start

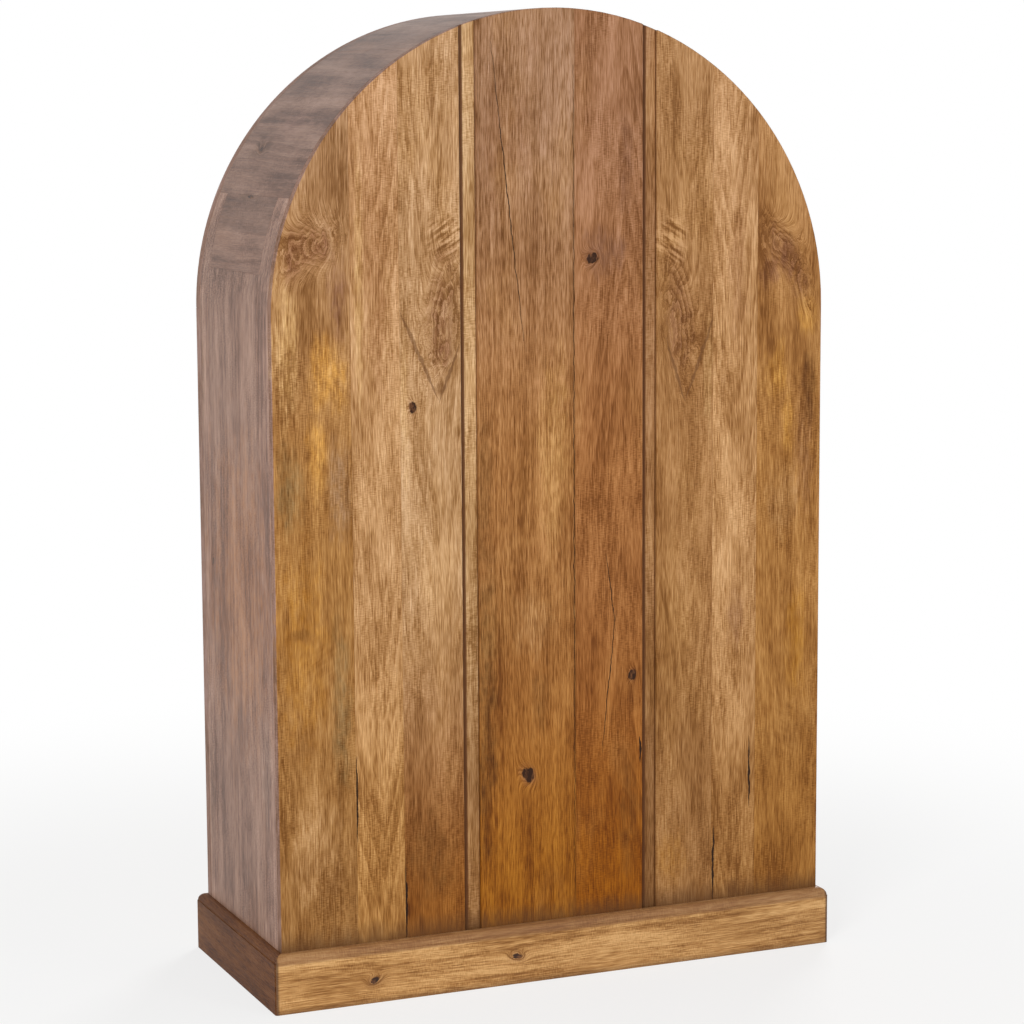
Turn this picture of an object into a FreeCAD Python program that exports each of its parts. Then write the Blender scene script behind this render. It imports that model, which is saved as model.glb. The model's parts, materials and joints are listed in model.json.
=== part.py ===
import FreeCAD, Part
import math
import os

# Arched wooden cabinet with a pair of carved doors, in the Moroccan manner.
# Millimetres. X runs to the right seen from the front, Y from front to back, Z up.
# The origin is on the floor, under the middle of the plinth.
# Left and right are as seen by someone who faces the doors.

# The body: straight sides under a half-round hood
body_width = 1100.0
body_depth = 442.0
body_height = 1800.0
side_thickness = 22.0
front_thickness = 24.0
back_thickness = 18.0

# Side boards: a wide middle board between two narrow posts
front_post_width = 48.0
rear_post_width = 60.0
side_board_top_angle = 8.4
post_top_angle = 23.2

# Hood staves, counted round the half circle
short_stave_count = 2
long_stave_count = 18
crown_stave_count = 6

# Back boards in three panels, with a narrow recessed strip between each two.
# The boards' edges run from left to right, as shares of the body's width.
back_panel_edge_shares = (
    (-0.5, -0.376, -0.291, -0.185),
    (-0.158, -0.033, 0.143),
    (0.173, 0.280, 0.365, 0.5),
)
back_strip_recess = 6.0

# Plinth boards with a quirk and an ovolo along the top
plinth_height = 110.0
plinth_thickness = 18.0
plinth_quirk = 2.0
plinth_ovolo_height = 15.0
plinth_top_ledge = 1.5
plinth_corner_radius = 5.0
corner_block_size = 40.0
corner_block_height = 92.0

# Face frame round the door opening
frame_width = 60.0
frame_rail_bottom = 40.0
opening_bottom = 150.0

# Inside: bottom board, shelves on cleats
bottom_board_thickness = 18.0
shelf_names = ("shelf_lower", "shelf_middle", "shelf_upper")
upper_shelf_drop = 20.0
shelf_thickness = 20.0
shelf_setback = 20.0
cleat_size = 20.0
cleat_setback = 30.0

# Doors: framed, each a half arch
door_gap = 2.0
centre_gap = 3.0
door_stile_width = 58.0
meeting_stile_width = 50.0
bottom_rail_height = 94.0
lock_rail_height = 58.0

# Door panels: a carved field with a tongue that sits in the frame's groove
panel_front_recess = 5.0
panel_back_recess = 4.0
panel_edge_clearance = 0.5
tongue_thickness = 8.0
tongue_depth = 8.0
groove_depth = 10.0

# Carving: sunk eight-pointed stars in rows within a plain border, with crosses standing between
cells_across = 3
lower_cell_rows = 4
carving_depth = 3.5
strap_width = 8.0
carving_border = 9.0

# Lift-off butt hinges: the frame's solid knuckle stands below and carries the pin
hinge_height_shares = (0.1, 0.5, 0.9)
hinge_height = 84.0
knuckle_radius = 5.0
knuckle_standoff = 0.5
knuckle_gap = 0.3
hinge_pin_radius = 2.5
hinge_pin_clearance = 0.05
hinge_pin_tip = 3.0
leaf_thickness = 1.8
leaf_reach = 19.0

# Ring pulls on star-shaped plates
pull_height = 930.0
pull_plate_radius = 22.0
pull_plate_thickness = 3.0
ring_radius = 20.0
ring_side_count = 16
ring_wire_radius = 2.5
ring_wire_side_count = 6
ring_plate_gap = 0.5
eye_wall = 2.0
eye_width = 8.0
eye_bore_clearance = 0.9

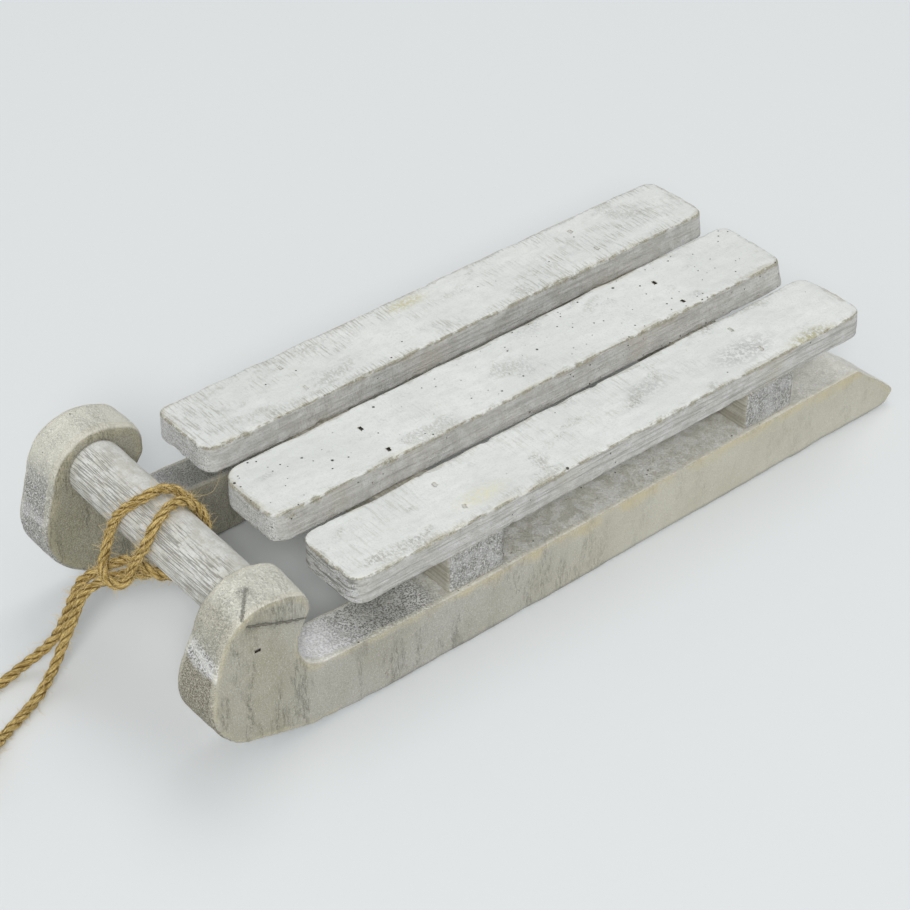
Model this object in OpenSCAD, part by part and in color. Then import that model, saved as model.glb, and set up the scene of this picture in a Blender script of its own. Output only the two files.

end

• **Objective**: Restate the data above word for word, please.

• **Response to this exercise**:
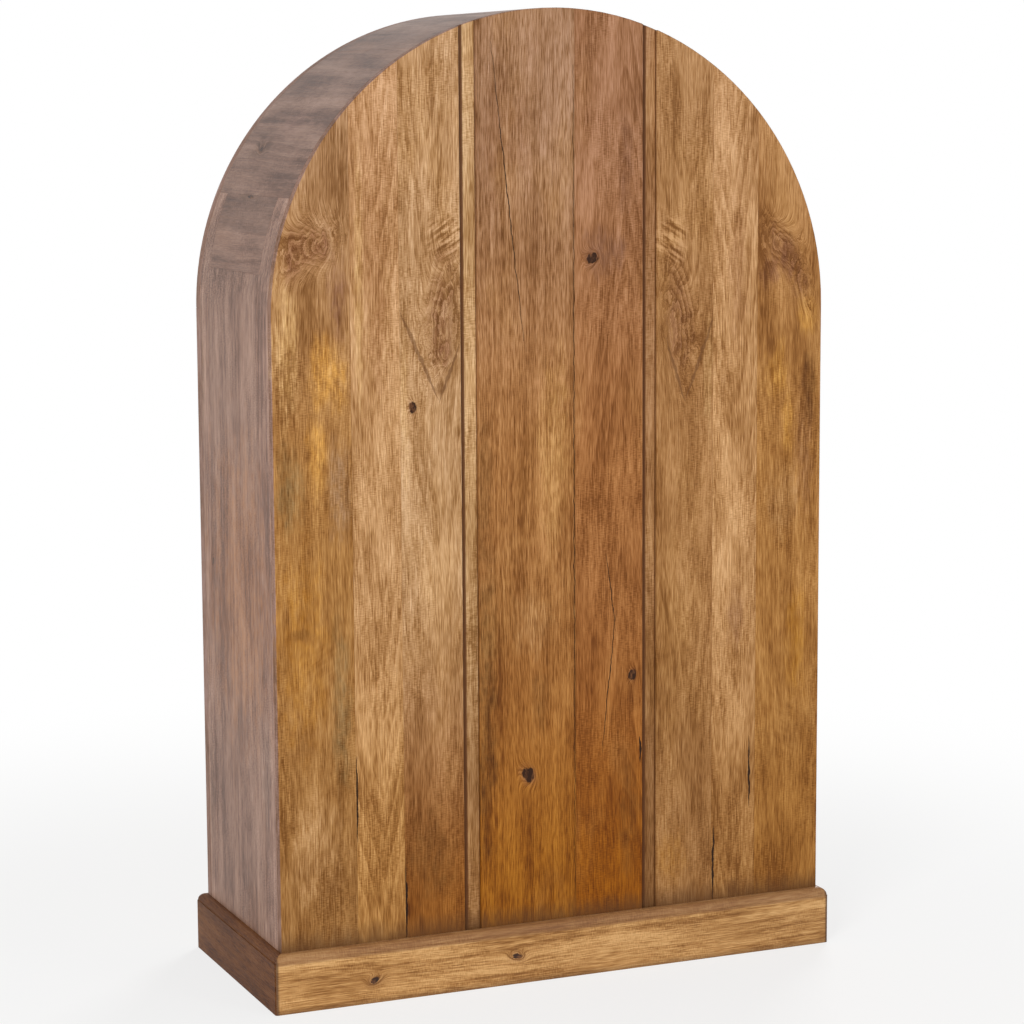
Turn this picture of an object into a FreeCAD Python program that exports each of its parts. Then write the Blender scene script behind this render. It imports that model, which is saved as model.glb. The model's parts, materials and joints are listed in model.json.
=== part.py ===
import FreeCAD, Part
import math
import os

# Arched wooden cabinet with a pair of carved doors, in the Moroccan manner.
# Millimetres. X runs to the right seen from the front, Y from front to back, Z up.
# The origin is on the floor, under the middle of the plinth.
# Left and right are as seen by someone who faces the doors.

# The body: straight sides under a half-round hood
body_width = 1100.0
body_depth = 442.0
body_height = 1800.0
side_thickness = 22.0
front_thickness = 24.0
back_thickness = 18.0

# Side boards: a wide middle board between two narrow posts
front_post_width = 48.0
rear_post_width = 60.0
side_board_top_angle = 8.4
post_top_angle = 23.2

# Hood staves, counted round the half circle
short_stave_count = 2
long_stave_count = 18
crown_stave_count = 6

# Back boards in three panels, with a narrow recessed strip between each two.
# The boards' edges run from left to right, as shares of the body's width.
back_panel_edge_shares = (
    (-0.5, -0.376, -0.291, -0.185),
    (-0.158, -0.033, 0.143),
    (0.173, 0.280, 0.365, 0.5),
)
back_strip_recess = 6.0

# Plinth boards with a quirk and an ovolo along the top
plinth_height = 110.0
plinth_thickness = 18.0
plinth_quirk = 2.0
plinth_ovolo_height = 15.0
plinth_top_ledge = 1.5
plinth_corner_radius = 5.0
corner_block_size = 40.0
corner_block_height = 92.0

# Face frame round the door opening
frame_width = 60.0
frame_rail_bottom = 40.0
opening_bottom = 150.0

# Inside: bottom board, shelves on cleats
bottom_board_thickness = 18.0
shelf_names = ("shelf_lower", "shelf_middle", "shelf_upper")
upper_shelf_drop = 20.0
shelf_thickness = 20.0
shelf_setback = 20.0
cleat_size = 20.0
cleat_setback = 30.0

# Doors: framed, each a half arch
door_gap = 2.0
centre_gap = 3.0
door_stile_width = 58.0
meeting_stile_width = 50.0
bottom_rail_height = 94.0
lock_rail_height = 58.0

# Door panels: a carved field with a tongue that sits in the frame's groove
panel_front_recess = 5.0
panel_back_recess = 4.0
panel_edge_clearance = 0.5
tongue_thickness = 8.0
tongue_depth = 8.0
groove_depth = 10.0

# Carving: sunk eight-pointed stars in rows within a plain border, with crosses standing between
cells_across = 3
lower_cell_rows = 4
carving_depth = 3.5
strap_width = 8.0
carving_border = 9.0

# Lift-off butt hinges: the frame's solid knuckle stands below and carries the pin
hinge_height_shares = (0.1, 0.5, 0.9)
hinge_height = 84.0
knuckle_radius = 5.0
knuckle_standoff = 0.5
knuckle_gap = 0.3
hinge_pin_radius = 2.5
hinge_pin_clearance = 0.05
hinge_pin_tip = 3.0
leaf_thickness = 1.8
leaf_reach = 19.0

# Ring pulls on star-shaped plates
pull_height = 930.0
pull_plate_radius = 22.0
pull_plate_thickness = 3.0
ring_radius = 20.0
ring_side_count = 16
ring_wire_radius = 2.5
ring_wire_side_count = 6
ring_plate_gap = 0.5
eye_wall = 2.0
eye_width = 8.0
eye_bore_clearance = 0.9

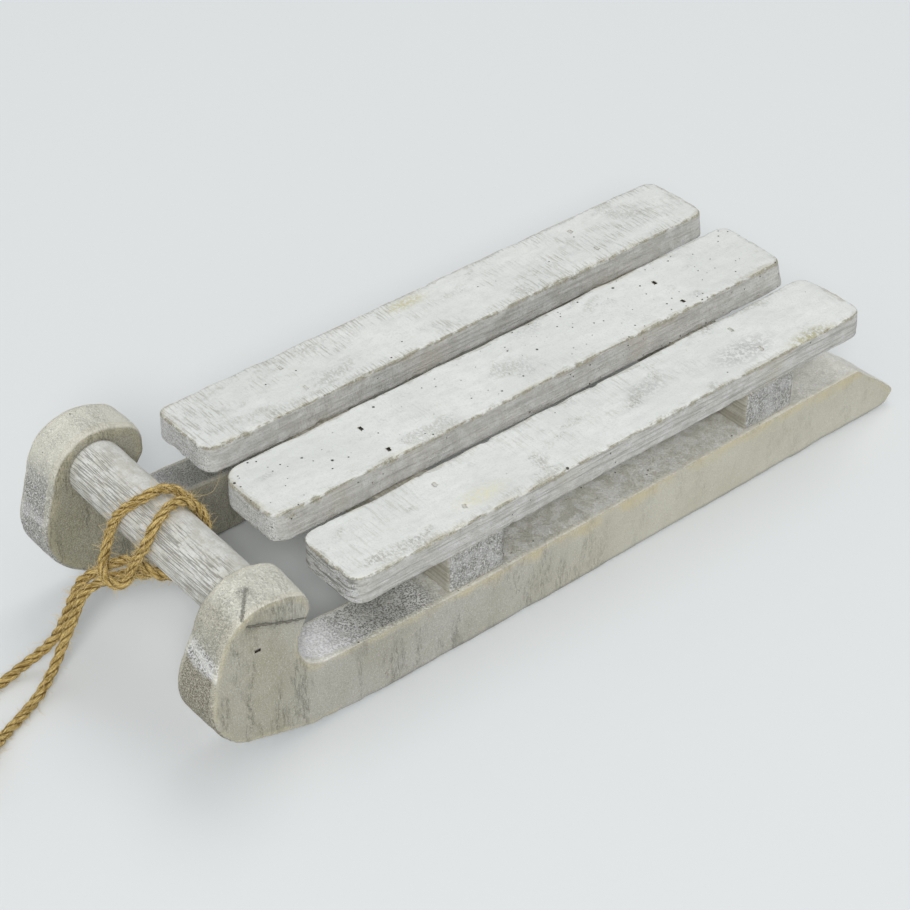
Model this object in OpenSCAD, part by part and in color. Then import that model, saved as model.glb, and set up the scene of this picture in a Blender script of its own. Output only the two files.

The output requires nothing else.